WORK REQUIRED
Repeat the listing in full. Nothing may be added or left out.

——

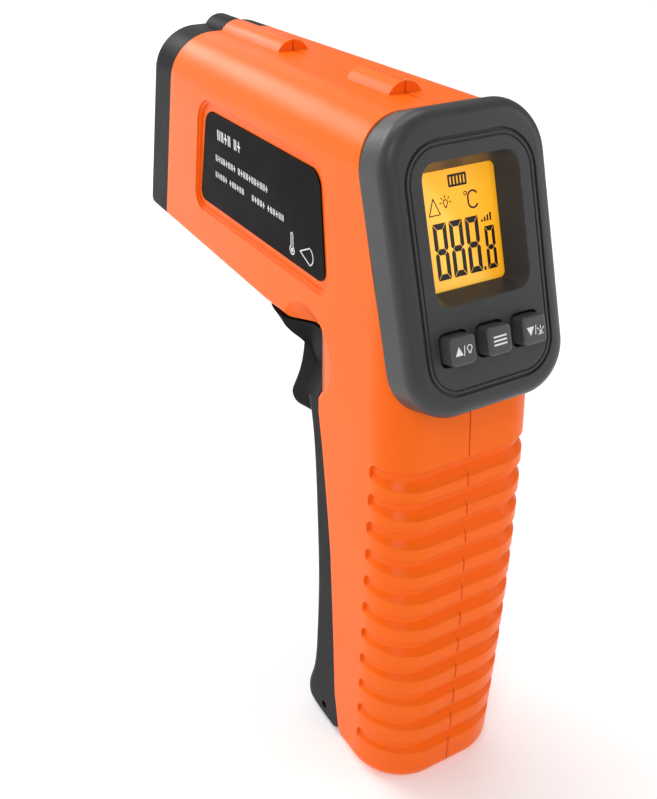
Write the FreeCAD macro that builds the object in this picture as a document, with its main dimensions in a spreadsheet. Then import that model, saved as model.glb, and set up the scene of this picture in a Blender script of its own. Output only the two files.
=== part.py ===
"""Handheld infrared thermometer, pistol shaped, as a parametric assembly of separate pieces.

Frame: +Z up, +Y the way the lens looks, X across, all in millimetres. The origin is the middle
of the flat foot of the grip, so the display faces -Y and the two housing halves meet at X = 0.
"""
import FreeCAD, Part
import math
import os
import Sketcher
from FreeCAD import Placement, Rotation, Vector

X_AXIS = Vector(1, 0, 0)
Y_AXIS = Vector(0, 1, 0)
Z_AXIS = Vector(0, 0, 1)

# Driving dimensions: name, value in millimetres or degrees, what it is.
DRIVING = [
    ("wall", 2.2, "housing wall"),
    ("half_width", 18.5, "half width of the housing at the grip's back"),
    ("side_taper", 1.17, "angle by which each side narrows towards the nose, degrees"),
    ("taper_from", -5.0, "Y at which the half width is measured"),
    ("far", 40.0, "half size of a block that reaches past the object"),
    ("head_top", 157.0, "top of the head"),
    ("head_round", 10.0, "radius of the head's two top edges"),
    ("head_low_front", 109.3, "underside of the head at the nose"),
    ("head_low_back", 107.0, "underside of the head at the grip"),
    ("nose_top_y", 101.5, "front of the nose at the top"),
    ("nose_bottom_y", 115.0, "front of the nose at the bottom"),
    ("seam_top_y", 89.6, "joint of nose cap and housing at the top"),
    ("seam_bottom_y", 102.3, "joint of nose cap and housing at the underside"),
    ("nose_round", 3.0, "radius round the front of the nose cap"),
    ("grip_back_y", -9.6, "back of the grip at the foot"),
    ("grip_belly_y", -10.6, "back of the grip half way up"),
    ("grip_neck_y", -8.35, "back of the grip under the display bezel"),
    ("neck_z", 102.6, "height at which the bezel's seat leaves the grip's back"),
    ("grip_round_top", 8.0, "radius of the grip's back corners at the neck"),
    ("grip_round_foot", 13.0, "radius of the grip's back corners at the foot"),
    ("foot_front_y", 9.2, "front edge of the foot"),
    ("foot_round", 3.6, "radius round the foot"),
    ("ridge_radius", 4.2, "radius of the two sight ridges"),
    ("ridge_axis_z", 155.1, "height of the ridges' axis"),
    ("rear_ridge_from", 18.0, "back end of the rear ridge"),
    ("rear_ridge_to", 33.2, "front end of the rear ridge"),
    ("front_ridge_from", 61.5, "back end of the front ridge"),
    ("front_ridge_to", 101.0, "front end of the front ridge, on the nose cap"),
    ("seam_gap", 0.26, "width of the line where the halves meet"),
    ("seam_depth", 0.5, "depth of that line"),
    ("rib_first_z", 89.8, "upper edge of the top grip groove"),
    ("rib_pitch", 7.0, "distance between the first two grooves"),
    ("rib_growth", 0.14, "how much each next distance is longer"),
    ("rib_depth", 1.5, "depth of a groove at the back"),
    ("rib_side_depth", 0.9, "depth of a groove on the side"),
    ("rib_front_y", -1.9, "front end of the top groove"),
    ("rib_drift", 0.27, "how far each next groove ends further forward"),
    ("bezel_y", -10.27, "display reference point, Y"),
    ("bezel_z", 125.48, "display reference point, Z"),
    ("bezel_tilt", 16.94, "how far the display leans back, degrees"),
    ("bezel_depth", 8.5, "depth of the bezel behind its face"),
    ("bezel_bottom", -21.2, "bezel's lower edge along its face"),
    ("bezel_top", 35.5, "bezel's upper edge along its face"),
    ("bezel_half", 18.35, "half width of the bezel at its seat"),
    ("bezel_round_top", 11.0, "radius of the bezel's upper corners"),
    ("bezel_round_low", 10.0, "radius of the bezel's lower corners"),
    ("bezel_edge", 2.8, "radius round the bezel's face"),
    ("glass_half", 10.9, "half width of the display recess"),
    ("glass_high", 26.0, "height of the display recess"),
    ("glass_depth", 5.0, "depth of the display recess"),
    ("glass_inset", 2.0, "how much the recess narrows down to the glass"),
    ("key_pitch", 8.33, "distance between key centres"),
    ("key_level", -7.7, "key centres along the face"),
    ("key_size", 5.5, "side of a key's face"),
    ("key_hole", 6.5, "side of a key's hole"),
    ("key_proud", 3.0, "how far a key stands out of the face"),
    ("label_deep", 1.0, "depth of the label recess"),
    ("label_thick", 0.35, "thickness of a label"),
    ("door_half", 17.7, "half width of the battery door"),
    ("door_wall", 2.0, "wall of the battery door"),
    ("door_pin_y", 18.5, "hinge pin of the battery door, Y"),
    ("door_pin_z", 5.0, "hinge pin of the battery door, Z"),
    ("pin_radius", 1.0, "radius of the hinge pins"),
    ("running", 0.06, "radial clearance of a running fit"),
    ("slot_half", 9.2, "half width of the trigger's slot"),
    ("trigger_half", 8.0, "half width of the trigger"),
    ("trigger_pin_y", 36.0, "trigger pivot, Y"),
    ("trigger_pin_z", 114.0, "trigger pivot, Z"),
    ("cell_radius", 5.2, "radius of an AAA cell"),
    ("cell_long", 43.5, "length of an AAA cell's body"),
    ("cell_low_z", 14.0, "lower end of the cells"),
    ("optic_z", 128.0, "height of the lens axis"),
    ("laser_z", 146.5, "height of the laser's axis"),
    ("screw_radius", 1.25, "shank radius of a housing screw"),
]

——

RESULT OF THE TASK
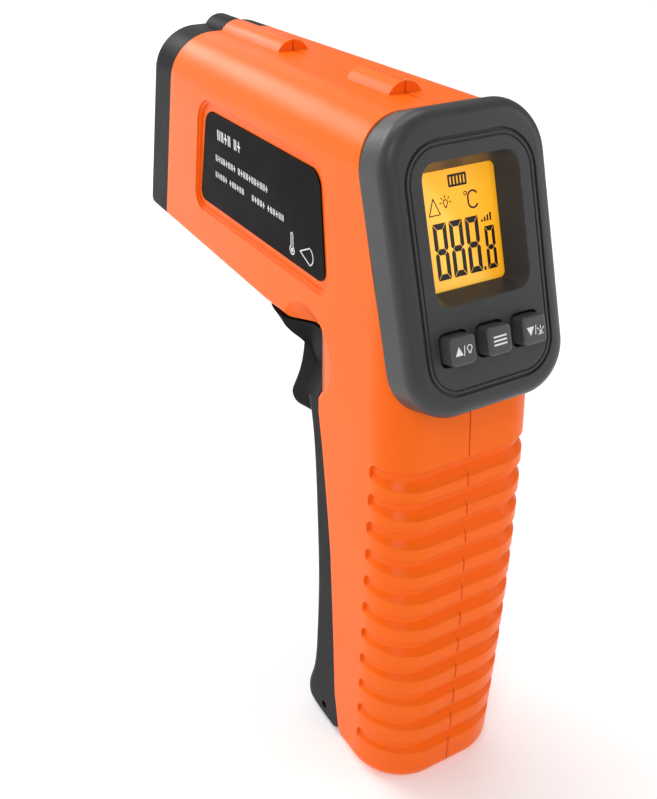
Write the FreeCAD macro that builds the object in this picture as a document, with its main dimensions in a spreadsheet. Then import that model, saved as model.glb, and set up the scene of this picture in a Blender script of its own. Output only the two files.
=== part.py ===
"""Handheld infrared thermometer, pistol shaped, as a parametric assembly of separate pieces.

Frame: +Z up, +Y the way the lens looks, X across, all in millimetres. The origin is the middle
of the flat foot of the grip, so the display faces -Y and the two housing halves meet at X = 0.
"""
import FreeCAD, Part
import math
import os
import Sketcher
from FreeCAD import Placement, Rotation, Vector

X_AXIS = Vector(1, 0, 0)
Y_AXIS = Vector(0, 1, 0)
Z_AXIS = Vector(0, 0, 1)

# Driving dimensions: name, value in millimetres or degrees, what it is.
DRIVING = [
    ("wall", 2.2, "housing wall"),
    ("half_width", 18.5, "half width of the housing at the grip's back"),
    ("side_taper", 1.17, "angle by which each side narrows towards the nose, degrees"),
    ("taper_from", -5.0, "Y at which the half width is measured"),
    ("far", 40.0, "half size of a block that reaches past the object"),
    ("head_top", 157.0, "top of the head"),
    ("head_round", 10.0, "radius of the head's two top edges"),
    ("head_low_front", 109.3, "underside of the head at the nose"),
    ("head_low_back", 107.0, "underside of the head at the grip"),
    ("nose_top_y", 101.5, "front of the nose at the top"),
    ("nose_bottom_y", 115.0, "front of the nose at the bottom"),
    ("seam_top_y", 89.6, "joint of nose cap and housing at the top"),
    ("seam_bottom_y", 102.3, "joint of nose cap and housing at the underside"),
    ("nose_round", 3.0, "radius round the front of the nose cap"),
    ("grip_back_y", -9.6, "back of the grip at the foot"),
    ("grip_belly_y", -10.6, "back of the grip half way up"),
    ("grip_neck_y", -8.35, "back of the grip under the display bezel"),
    ("neck_z", 102.6, "height at which the bezel's seat leaves the grip's back"),
    ("grip_round_top", 8.0, "radius of the grip's back corners at the neck"),
    ("grip_round_foot", 13.0, "radius of the grip's back corners at the foot"),
    ("foot_front_y", 9.2, "front edge of the foot"),
    ("foot_round", 3.6, "radius round the foot"),
    ("ridge_radius", 4.2, "radius of the two sight ridges"),
    ("ridge_axis_z", 155.1, "height of the ridges' axis"),
    ("rear_ridge_from", 18.0, "back end of the rear ridge"),
    ("rear_ridge_to", 33.2, "front end of the rear ridge"),
    ("front_ridge_from", 61.5, "back end of the front ridge"),
    ("front_ridge_to", 101.0, "front end of the front ridge, on the nose cap"),
    ("seam_gap", 0.26, "width of the line where the halves meet"),
    ("seam_depth", 0.5, "depth of that line"),
    ("rib_first_z", 89.8, "upper edge of the top grip groove"),
    ("rib_pitch", 7.0, "distance between the first two grooves"),
    ("rib_growth", 0.14, "how much each next distance is longer"),
    ("rib_depth", 1.5, "depth of a groove at the back"),
    ("rib_side_depth", 0.9, "depth of a groove on the side"),
    ("rib_front_y", -1.9, "front end of the top groove"),
    ("rib_drift", 0.27, "how far each next groove ends further forward"),
    ("bezel_y", -10.27, "display reference point, Y"),
    ("bezel_z", 125.48, "display reference point, Z"),
    ("bezel_tilt", 16.94, "how far the display leans back, degrees"),
    ("bezel_depth", 8.5, "depth of the bezel behind its face"),
    ("bezel_bottom", -21.2, "bezel's lower edge along its face"),
    ("bezel_top", 35.5, "bezel's upper edge along its face"),
    ("bezel_half", 18.35, "half width of the bezel at its seat"),
    ("bezel_round_top", 11.0, "radius of the bezel's upper corners"),
    ("bezel_round_low", 10.0, "radius of the bezel's lower corners"),
    ("bezel_edge", 2.8, "radius round the bezel's face"),
    ("glass_half", 10.9, "half width of the display recess"),
    ("glass_high", 26.0, "height of the display recess"),
    ("glass_depth", 5.0, "depth of the display recess"),
    ("glass_inset", 2.0, "how much the recess narrows down to the glass"),
    ("key_pitch", 8.33, "distance between key centres"),
    ("key_level", -7.7, "key centres along the face"),
    ("key_size", 5.5, "side of a key's face"),
    ("key_hole", 6.5, "side of a key's hole"),
    ("key_proud", 3.0, "how far a key stands out of the face"),
    ("label_deep", 1.0, "depth of the label recess"),
    ("label_thick", 0.35, "thickness of a label"),
    ("door_half", 17.7, "half width of the battery door"),
    ("door_wall", 2.0, "wall of the battery door"),
    ("door_pin_y", 18.5, "hinge pin of the battery door, Y"),
    ("door_pin_z", 5.0, "hinge pin of the battery door, Z"),
    ("pin_radius", 1.0, "radius of the hinge pins"),
    ("running", 0.06, "radial clearance of a running fit"),
    ("slot_half", 9.2, "half width of the trigger's slot"),
    ("trigger_half", 8.0, "half width of the trigger"),
    ("trigger_pin_y", 36.0, "trigger pivot, Y"),
    ("trigger_pin_z", 114.0, "trigger pivot, Z"),
    ("cell_radius", 5.2, "radius of an AAA cell"),
    ("cell_long", 43.5, "length of an AAA cell's body"),
    ("cell_low_z", 14.0, "lower end of the cells"),
    ("optic_z", 128.0, "height of the lens axis"),
    ("laser_z", 146.5, "height of the laser's axis"),
    ("screw_radius", 1.25, "shank radius of a housing screw"),
]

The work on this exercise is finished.